Coats and backpacks strewn about

People who use guns to try and solve problems

12 year olds

Snow/ snow days/ cold temperatures

Not being able to run outside (see above ^^^)

Thong underwear

People who use religion/politics/being a crunchy mom as a reason for talking down to others

Poor grammar

My closet








Wednesday, January 5, 2011

Faster than a Speeding Bullet.

Last year was heavy. Lot of things were hard to swallow and even harder to understand. Things that looked real and for sure, ended up being disposable and fleeting. In other words if something seemed to good to be true it probably was... those visions of perfection make the flaws even harder to accept and almost impossible to forgive.

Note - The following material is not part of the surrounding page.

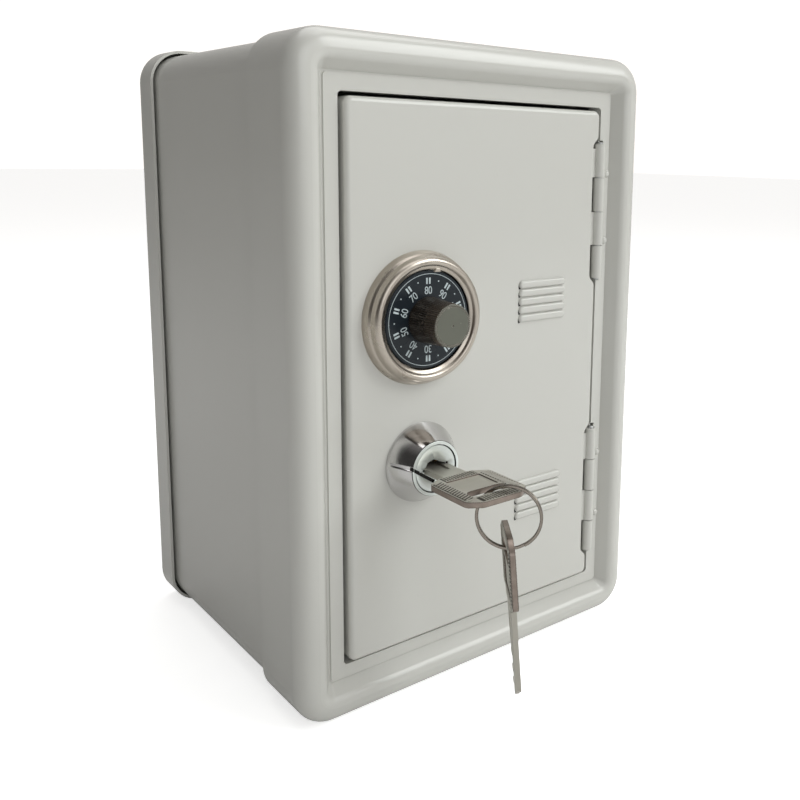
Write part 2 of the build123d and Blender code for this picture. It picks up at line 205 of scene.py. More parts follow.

When bad things start happening to good people it makes you want to grab on to some sort of unreachable faith. To try and find answers to those questions of why people who live their life in nothing but honesty and goodness sometimes have to face challenges beyond the realm of the heaven bound entrance exam. Why live in the light of what is right if there is no assurance of it bringing happiness?

I have decided that I was focusing on the wrong thing. There really might be no answer as to why horrendous things happen to those that don't deserve it..as much as you want a definitive reason why things in life happen chances are you won't get one. The badness and goodness of people is totally independent of the badness and goodness that happens to them. I can't change any of that.

I can however turn the focus inward. I can realize my own contentment. What brings me joy and delight. I can find a way to change my own circumstance. To enjoy the minutes and seconds while they are here instead of worrying about when they might not be. Remembering the things that can't be bought at the store or won in the rat race. Time can't stand still, in fact it seems to be moving faster every minute. Faster than a speeding bullet.